Currently, Lewisham Councillors are mostly from one political persuasion and where one party remains unchallenged, scrutiny and consultation suffer. I want to see a diversity of perspective in the Council chamber. I want to see party politics removed from the decision-making, and to ensure through having a greater mix of view points, that we get rigorous scrutiny and genuine consultation.
And WE aren’t here to create a moaning opposition of one or two voices. For us, it’s not about opposition but it is about asserting the rights of 51% of the population with rigour, insight and imagination. And in so doing, we will make this borough fit for every woman, man and child to live and love in.

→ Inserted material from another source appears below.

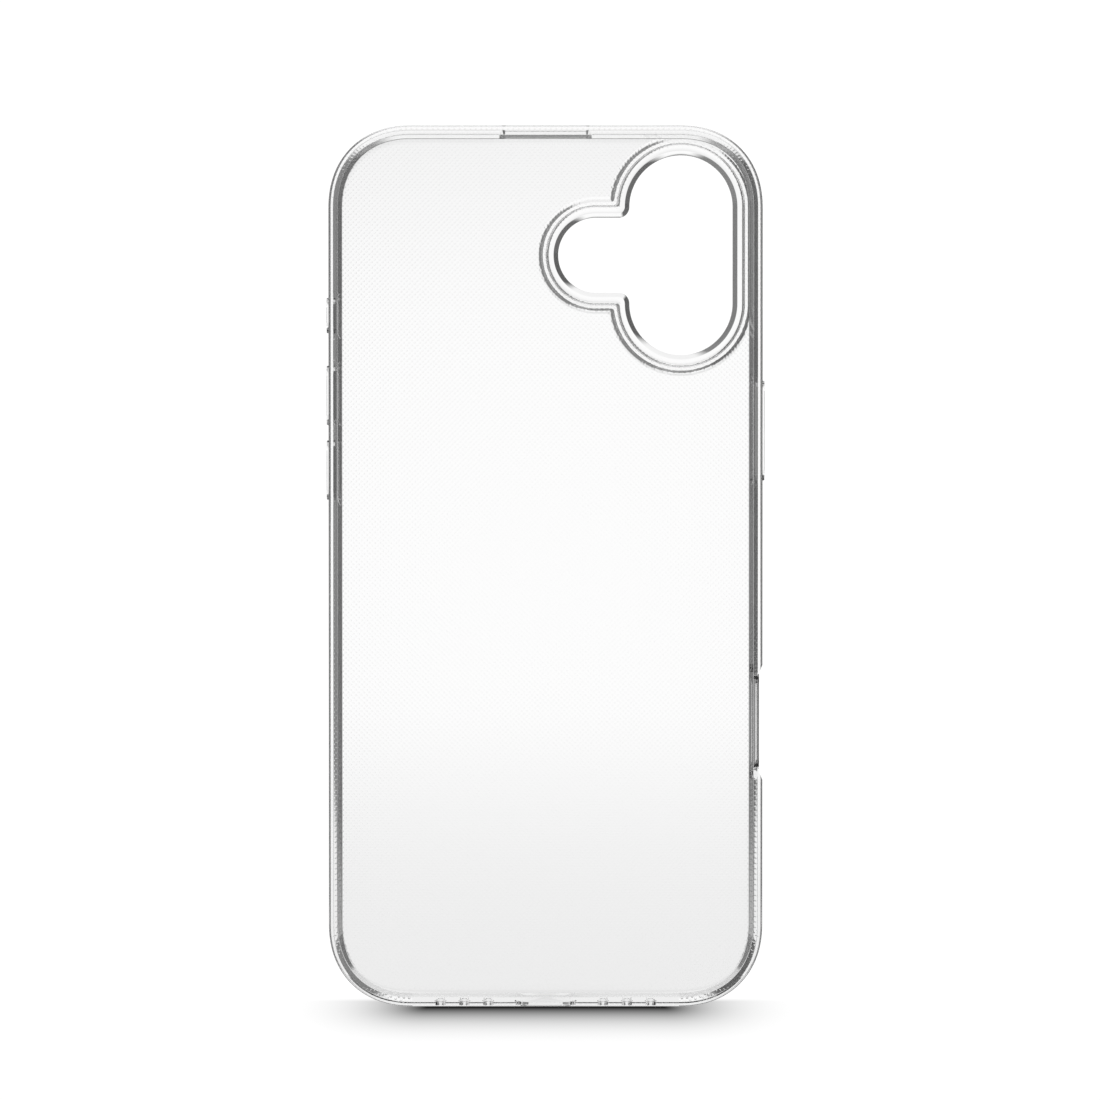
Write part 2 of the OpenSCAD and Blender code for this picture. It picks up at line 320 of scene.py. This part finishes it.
def build_skin():
    path = outline()
    px, pz, nx, nz = path.T
    section = wall_section()
    skin = Skin()
    rings = []
    for u, y, role in section:
        x, z = px - nx * u, pz - nz * u
        x2, y2, z2 = shaped(x, np.full_like(x, y), z, np.full(len(x), role), u)
        rings.append(skin.ring(np.stack([x2, y2, z2], 1)))
    for a, b in zip(rings, rings[1:]):
        skin.band(a, b, "soft_frame")
    rim = camera_ring(1.0)
    guard = []
    for g, y in guard_section():
        pts = camera_ring(g)
        if g > 1.2:
            pts = inside_limit(pts, rim, path, SEAM_BACK + 0.12)
        guard.append(skin.ring(np.stack([pts[:, 0], np.full(len(pts), y), pts[:, 1]], 1)))
    for a, b in zip(guard, guard[1:]):
        skin.band(a, b, "camera_guard")
    return skin, rings[0], rings[-1], guard[0], guard[-1]


def fill(bm, loops, verts):
    edges = []
    for loop in loops:
        n = len(loop)
        for i in range(n):
            a, b = verts[loop[i]], verts[loop[(i + 1) % n]]
            edges.append(bm.edges.get((a, b)) or bm.edges.new((a, b)))
    made = bmesh.ops.triangle_fill(bm, use_beauty=True, use_dissolve=False, edges=edges)
    return [f for f in made["geom"] if isinstance(f, bmesh.types.BMFace)]


def shell_mesh():
    skin, seam_in, seam_out, hole_in, hole_out = build_skin()
    bm = bmesh.new()
    tag = bm.faces.layers.int.new("piece")
    vs = [bm.verts.new(Vector(v) * MM) for v in skin.verts]
    bm.verts.ensure_lookup_table()
    for f, t in zip(skin.faces, skin.tags):
        face = bm.faces.new([vs[i] for i in f])
        face[tag] = TAGS.index(t)
        face.smooth = True
    for a, b in ((seam_in, hole_in), (seam_out, hole_out)):
        for f in fill(bm, (a, b), vs):
            f[tag] = TAGS.index("back_panel")
            f.smooth = True
    bmesh.ops.recalc_face_normals(bm, faces=bm.faces)
    me = bpy.data.meshes.new("shell")
    bm.to_mesh(me)
    bm.free()
    return me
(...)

Three years ago when Catherine Mayer and Sandi Toksvig founded the Women’s Equality Party, there was a question about the need.
We were told that women have equality because of the Equality Act OR If there was still inequality we were told it was
- women’s own fault for lacking confidence
- less important than other issues.
Now, 3 years on, most people understand that legal protections are not the same as equality (and can be reversed), but still we are told by the major parties that they are getting round to it.
WEP Lewisham, as many of you know, has used these first three years to march, rally, leaflet. We’ve reached out, leaned in, researched and contributed to policy & were the first-ever Branch to stand a WEP candidate in a Council election in 2016. We’re impatient for change.
We don’t want to wait another 100 years to see Equality and with your help we won’t have to.